Well that’s it for week one. My fellow students are all fab and bring their own thing to the table. Mitch for example is quite the linguist. He can speak Orcish and Elvish. This is a joke. Mitch, if you’re reading this, I’m sorry I started it. We’ll soon get bored of it… maybe by the final week.

I hope you’re all enjoying the Olympics. I should be at the athletics today but instead I’m here!

Teacher training: absolute madness at Absolute Yoga, Koh Samui

We’re sitting crossed-legged on cushions listening to a tone deaf Frenchman and his bendy Chinese beauty chanting what I only know as Deva Premal’s Gate chant. 14 of us are listening intently trying to work out what tune we’re meant to be following. We all look at each other, a bit perplexed, stifling giggles.
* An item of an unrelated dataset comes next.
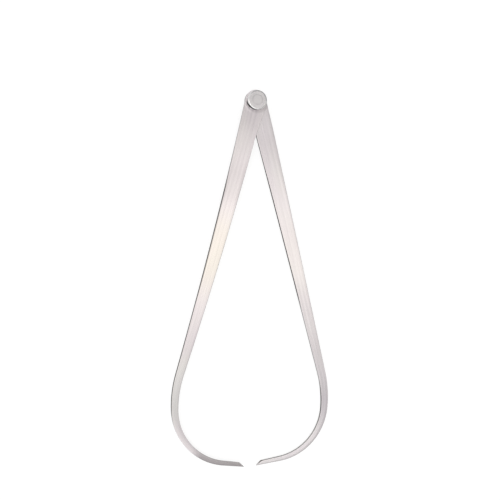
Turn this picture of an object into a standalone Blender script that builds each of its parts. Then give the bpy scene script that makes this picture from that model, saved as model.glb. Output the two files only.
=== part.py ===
# Outside caliper with a firm riveted joint.
#
# Two flat steel legs cross on one rivet, run down in a narrow V, bow outwards and come back in to pointed
# tips. A thick disc caps the joint on each side, and a thin washer between the legs makes it firm.
#
# Frame: the origin is on the pivot axis, on the flat back of the joint. +Z is the pivot axis, towards the
# front of the caliper, and +Y runs from the tips to the joint. The front leg bows to -X, the rear leg to +X.
# Lengths are in metres, angles in degrees.

from math import acos, asin, atan2, cos, degrees, hypot, pi, radians, sin

import bmesh
import bpy

# The legs: one strip each, ground to the same taper
LEG_THICKNESS = 0.0020
HEAD_RADIUS = 0.0087
NECK_LENGTH = 0.0240
SHANK_LENGTH = 0.2218
STRIP_WIDTH_AT_JOINT = 0.0158
STRIP_WIDTH_AT_BOW = 0.0065
STRIP_WIDTH_AT_TIP = 0.0030
UPPER_BEND_RADIUS = 0.0860
UPPER_BEND_ANGLE = 18.2
LOWER_BEND_RADIUS = 0.0434
TIP_CUT_LENGTH = 0.0042
EDGE_ROUND = 0.0004

# What differs between the legs, which were bent and drilled by hand. The hole lies off the middle of the
# strip, towards its inner side, and the shank sweeps a little outwards, or inwards where it is negative.
FRONT_HOLE_OFFSET = 0.0008
FRONT_SHANK_SWEEP = 3.15
FRONT_LOWER_BEND_ANGLE = 81.8
FRONT_TIP_LENGTH = 0.0168
REAR_HOLE_OFFSET = 0.0012
REAR_SHANK_SWEEP = -0.4
REAR_LOWER_BEND_ANGLE = 76.4
REAR_TIP_LENGTH = 0.0196

# How far the caliper stands open: the gap between its two tips
TIP_GAP = 0.0101

# The joint
DISC_RADIUS = 0.0078
DISC_HEIGHT = 0.0042
DISC_EDGE_ROUND = 0.0011
RIVET_RADIUS = 0.0030
RIVET_END_RADIUS = 0.0039
COUNTERSINK_DEPTH = 0.0012
RIVET_END_BEVEL = 0.0001
WASHER_RADIUS = 0.0072
WASHER_THICKNESS = 0.0003
FACE_CLEARANCE = 0.00004
HOLE_CLEARANCE = 0.00005

# How finely curves are divided
ROUND_STEPS = 72
HEAD_STEPS = 40
SHANK_STEPS = 12
UPPER_BEND_STEPS = 10
LOWER_BEND_STEPS = 36
TIP_STEPS = 2
EDGE_STEPS = 3
DISC_EDGE_STEPS = 6
SHARP_ANGLE = 35.0

# Colour and roughness of the bare metals
LEG_COLOUR = (0.62, 0.605, 0.60)
LEG_ROUGHNESS = 0.34
DISC_COLOUR = (0.58, 0.575, 0.575)
DISC_ROUGHNESS = 0.30
RIVET_COLOUR = (0.56, 0.555, 0.555)
RIVET_ROUGHNESS = 0.32
WASHER_COLOUR = (0.45, 0.44, 0.43)
WASHER_ROUGHNESS = 0.45

# Heights of the stack, from the flat back of the joint to its front
REAR_LEG_Z = DISC_HEIGHT + FACE_CLEARANCE
WASHER_Z = REAR_LEG_Z + LEG_THICKNESS + FACE_CLEARANCE
FRONT_LEG_Z = WASHER_Z + WASHER_THICKNESS + FACE_CLEARANCE
FRONT_DISC_Z = FRONT_LEG_Z + LEG_THICKNESS + FACE_CLEARANCE
JOINT_HEIGHT = FRONT_DISC_Z + DISC_HEIGHT
HOLE_RADIUS = RIVET_RADIUS + HOLE_CLEARANCE


def clear_scene():
    for old in list(bpy.data.objects):
        bpy.data.objects.remove(old, do_unlink=True)


def steel(name, colour, roughness):
    """A bare metal with a Principled surface."""
    material = bpy.data.materials.new(name)
    material.use_nodes = True
    shader = material.node_tree.nodes["Principled BSDF"]
    shader.inputs["Base Color"].default_value = (*colour, 1.0)
    shader.inputs["Metallic"].default_value = 1.0
    shader.inputs["Roughness"].default_value = roughness
    return material


def ring(bm, points, z):
    return [bm.verts.new((x, y, z)) for x, y in points]


def band(bm, lower, upper):
    """Quads between two closed rings with the same number of points."""
    for i in range(len(lower)):
        j = (i + 1) % len(lower)
        bm.faces.new((lower[i], lower[j], upper[j], upper[i]))


def ring_edges(bm, verts):
    return [bm.edges.get((verts[i - 1], verts[i])) for i in range(len(verts))]


def finish_object(bm, name, material, z=0.0, turn=0.0):
    bmesh.ops.recalc_face_normals(bm, faces=bm.faces[:])
    mesh = bpy.data.meshes.new(name)
    bm.to_mesh(mesh)
    bm.free()
    mesh.shade_smooth()
    mesh.set_sharp_from_angle(angle=radians(SHARP_ANGLE))
    mesh.materials.append(material)
    piece = bpy.data.objects.new(name, mesh)
    piece.location.z = z
    piece.rotation_euler.z = radians(turn)
    bpy.context.scene.collection.objects.link(piece)


def circle(radius, steps=ROUND_STEPS):
    return [(radius * cos(2 * pi * i / steps), radius * sin(2 * pi * i / steps)) for i in range(steps)]


def turned(name, profile, material, z=0.0):
    """A turned piece: profile holds (radius, height) points in order round the section, and a point on the
    axis closes the solid there."""
    bm = bmesh.new()
    rings = [None if radius == 0 else ring(bm, circle(radius), height) for radius, height in profile]
    for i, (radius, height) in enumerate(profile):
        here, following = rings[i - 1], rings[i]
        if here and following:
            band(bm, here, following)
        elif here:
            bm.faces.new(here)
        elif following:
            bm.faces.new(following)
    finish_object(bm, name, material, z)


# The shape of a leg, in its own frame: the pivot at the origin, the shank down -Y, the inner side at +X


def arc_point(x, y, heading, length, turn):
    """The point reached from (x, y) by an arc of this length and turn. A heading of 0 looks down -Y, and a
    positive turn is towards +X."""
    chord = length if turn == 0 else 2 * length / turn * sin(turn / 2)
    middle = heading + turn / 2
    return x + chord * sin(middle), y - chord * cos(middle)


class Leg:
    """The outline of one leg, worked out along the middle of its strip."""

    def __init__(self, hole_offset, shank_sweep, lower_bend_angle, tip_length):
        upper, lower = radians(UPPER_BEND_ANGLE), radians(lower_bend_angle)
        self.stretches = [
            (SHANK_LENGTH, -radians(shank_sweep), SHANK_STEPS),
            (UPPER_BEND_RADIUS * upper, upper, UPPER_BEND_STEPS),
            (LOWER_BEND_RADIUS * lower, lower, LOWER_BEND_STEPS),
            (tip_length, 0.0, TIP_STEPS),
        ]
        self.length = sum(length for length, turn, steps in self.stretches)
        self.stations = self.find_stations(hole_offset)

    def find_stations(self, hole_offset):
        """Points along the middle of the strip, from the neck on: x, y, heading and the distance along."""
        x, y, heading, along = -hole_offset, 0.0, 0.0, 0.0
        found = []
        for length, turn, steps in self.stretches:
            start = NECK_LENGTH / length if along == 0 else 1 / steps
            for i in range(steps):
                part = start + (1 - start) * i / (steps - 1)
                px, py = arc_point(x, y, heading, length * part, turn * part)
                found.append((px, py, heading + turn * part, along + length * part))
            x, y, heading, along = found[-1]
        return found

    def width(self, along):
        """The strip tapers evenly to the bow, and then evenly to the tip."""
        if along < SHANK_LENGTH:
            share = along / SHANK_LENGTH
            return STRIP_WIDTH_AT_JOINT + share * (STRIP_WIDTH_AT_BOW - STRIP_WIDTH_AT_JOINT)
        share = (along - SHANK_LENGTH) / (self.length - SHANK_LENGTH)
        return STRIP_WIDTH_AT_BOW + share * (STRIP_WIDTH_AT_TIP - STRIP_WIDTH_AT_BOW)

    def edge(self, side, inset, until):
        """Points along one edge of the strip, moved inwards by inset: side is 1 for the inner edge."""
        points = []
        for x, y, heading, along in self.stations:
            if along < until:
                out = side * (self.width(along) / 2 - inset)
                points.append((x + out * cos(heading), y + out * sin(heading)))
        return points

    def slanted_tip(self, inset):
        """The corners of the slanted cut: the point on the outer edge, then the corner on the inner edge."""
        x, y, heading, along = self.stations[-1]
        wide = STRIP_WIDTH_AT_TIP
        slant = hypot(TIP_CUT_LENGTH, wide)
        point_back = inset * (slant + TIP_CUT_LENGTH) / wide
        corner_back = (inset * slant + TIP_CUT_LENGTH * (wide - inset)) / wide
        corners = []
        for back, out in ((point_back, inset - wide / 2), (corner_back, wide / 2 - inset)):
            corner_x = x - back * sin(heading) + out * cos(heading)
            corner_y = y + back * cos(heading) + out * sin(heading)
            corners.append((corner_x, corner_y))
        return corners

    def outline(self, inset):
        """The whole outline, counter-clockwise from above. Both edges run from the neck into the round head
        along a tangent."""
        head = HEAD_RADIUS - inset
        clear_of_cut = TIP_CUT_LENGTH / 2
        outer = self.edge(-1, inset, self.length - clear_of_cut)
        inner = self.edge(1, inset, self.length - TIP_CUT_LENGTH - clear_of_cut)
        outer_start = atan2(outer[0][1], outer[0][0]) - acos(head / hypot(*outer[0])) + 2 * pi
        inner_start = atan2(inner[0][1], inner[0][0]) + acos(head / hypot(*inner[0]))
        over_the_top = []
        for i in range(HEAD_STEPS + 1):
            angle = inner_start + (outer_start - inner_start) * i / HEAD_STEPS
            over_the_top.append((head * cos(angle), head * sin(angle)))
        return outer + self.slanted_tip(inset) + inner[::-1] + over_the_top

    def turn_for_gap(self):
        """The leg's turn about the pivot, in degrees, that sets its point half the gap from the middle."""
        x, y = self.slanted_tip(0.0)[0]
        return -degrees(asin(TIP_GAP / 2 / hypot(x, y)) + atan2(x, -y))


def make_leg(name, leg, side, z, material):
    """side is 1 for the leg that bows to -X and -1 for the one that bows to +X."""
    bm = bmesh.new()
    rounding = [radians(90.0 * i / EDGE_STEPS) for i in range(EDGE_STEPS + 1)]
    lower_edge = [(EDGE_ROUND * (1 - cos(angle)), EDGE_ROUND * (1 - sin(angle))) for angle in rounding]
    upper_edge = [(LEG_THICKNESS - height, inset) for height, inset in reversed(lower_edge)]
    rings = []
    for height, inset in lower_edge + upper_edge:
        points = leg.outline(inset)
        if side == -1:
            points = [(-x, y) for x, y in reversed(points)]
        rings.append(ring(bm, points, height))
    for lower, upper in zip(rings, rings[1:]):
        band(bm, lower, upper)

    hole_low = ring(bm, circle(HOLE_RADIUS), 0.0)
    hole_high = ring(bm, circle(HOLE_RADIUS), LEG_THICKNESS)
    band(bm, hole_low, hole_high)
    for outside, hole in ((rings[0], hole_low), (rings[-1], hole_high)):
        edges = ring_edges(bm, outside) + ring_edges(bm, hole)
        bmesh.ops.triangle_fill(bm, edges=edges, use_beauty=True)
    finish_object(bm, name, material, z, side * leg.turn_for_gap())


def disc_profile(seat_down):
    """The section of a disc cap. It has a rounded rim on its open side and a countersunk hole for the
    rivet's end. seat_down is True for the front disc, whose flat seat faces down."""
    sink = RIVET_END_RADIUS + HOLE_CLEARANCE
    rim = DISC_RADIUS - DISC_EDGE_ROUND
    points = [(HOLE_RADIUS, 0.0), (DISC_RADIUS, 0.0)]
    for i in range(DISC_EDGE_STEPS + 1):
        angle = radians(90.0 * i / DISC_EDGE_STEPS)
        points.append((rim + DISC_EDGE_ROUND * cos(angle), DISC_HEIGHT - DISC_EDGE_ROUND * (1 - sin(angle))))
    points += [(sink, DISC_HEIGHT), (HOLE_RADIUS, DISC_HEIGHT - COUNTERSINK_DEPTH)]
    if seat_down:
        return points
    return [(radius, DISC_HEIGHT - height) for radius, height in reversed(points)]


def rivet_profile():
    """A plain shank that flares into the countersink at each end and finishes flush with the discs."""
    flare = [
        (0.0, 0.0),
        (RIVET_END_RADIUS - RIVET_END_BEVEL, 0.0),
        (RIVET_END_RADIUS - RIVET_END_BEVEL / 2, RIVET_END_BEVEL),
        (RIVET_RADIUS, COUNTERSINK_DEPTH),
    ]
    return flare + [(radius, JOINT_HEIGHT - height) for radius, height in reversed(flare)]


def make_joint(material, rivet_material, washer_material):
    turned("rear_disc", disc_profile(seat_down=False), material)
    turned("front_disc", disc_profile(seat_down=True), material, FRONT_DISC_Z)
    turned("pivot_rivet", rivet_profile(), rivet_material)
    washer = [
        (HOLE_RADIUS, 0.0),
        (WASHER_RADIUS, 0.0),
        (WASHER_RADIUS, WASHER_THICKNESS),
        (HOLE_RADIUS, WASHER_THICKNESS),
    ]
    turned("friction_washer", washer, washer_material, WASHER_Z)


def main():
    clear_scene()
    front = Leg(FRONT_HOLE_OFFSET, FRONT_SHANK_SWEEP, FRONT_LOWER_BEND_ANGLE, FRONT_TIP_LENGTH)
    rear = Leg(REAR_HOLE_OFFSET, REAR_SHANK_SWEEP, REAR_LOWER_BEND_ANGLE, REAR_TIP_LENGTH)
    front_steel = steel("front_leg_steel", LEG_COLOUR, LEG_ROUGHNESS)
    rear_steel = steel("rear_leg_steel", LEG_COLOUR, LEG_ROUGHNESS)
    make_leg("front_leg", front, 1, FRONT_LEG_Z, front_steel)
    make_leg("rear_leg", rear, -1, REAR_LEG_Z, rear_steel)
    make_joint(
        steel("disc_steel", DISC_COLOUR, DISC_ROUGHNESS),
        steel("rivet_steel", RIVET_COLOUR, RIVET_ROUGHNESS),
        steel("washer_steel", WASHER_COLOUR, WASHER_ROUGHNESS),
    )


main()
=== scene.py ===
# The looks of an outside caliper: brushed steel legs, turned and polished discs, and soft light on them.
#
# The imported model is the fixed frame. The legs are built again here as fine meshes that carry their strip's
# own directions, so that the brushing follows the bows. Lengths are in metres, angles in degrees.
# A ramp holds two places on a scale, and then the values that it has at these places and beyond them.

from math import acos, asin, atan2, cos, degrees, hypot, pi, radians, sin
from types import SimpleNamespace

import bmesh
import bpy
from mathutils import Matrix, Vector


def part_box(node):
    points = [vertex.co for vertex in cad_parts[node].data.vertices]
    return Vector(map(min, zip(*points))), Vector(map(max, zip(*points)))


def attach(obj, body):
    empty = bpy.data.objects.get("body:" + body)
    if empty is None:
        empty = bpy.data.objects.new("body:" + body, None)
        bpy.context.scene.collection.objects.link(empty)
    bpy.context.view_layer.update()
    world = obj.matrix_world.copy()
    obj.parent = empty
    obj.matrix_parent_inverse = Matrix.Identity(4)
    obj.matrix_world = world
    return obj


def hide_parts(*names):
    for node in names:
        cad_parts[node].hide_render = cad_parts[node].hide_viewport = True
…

Welcome to my 500 hour teacher training. Michel Besnard is 70 years of age and has studied with both Sri Pattabhi Jois and Iyengar. He tells tales of both masters whilst introducing us to the Ashtanga primary series. He’s already had me up in front of the class in Warrior I. I attempted to be grounded and steady whilst he bent down and slapped my inner thighs. “Tense! Tense these! They’re so floppy!”

Catherine my accomplice and buddy from the Sivananda Centre in London has had her buttocks made into a spectacle in front of us all. “What are you doing with this bottom?! Everyone look! What is she doing wrong?!”

I’ve never sweated so much in a class. It’s day two. We’ve got five weeks of this. By the end, I better have thighs of steel and let’s hope Catherine’s bottom behaves.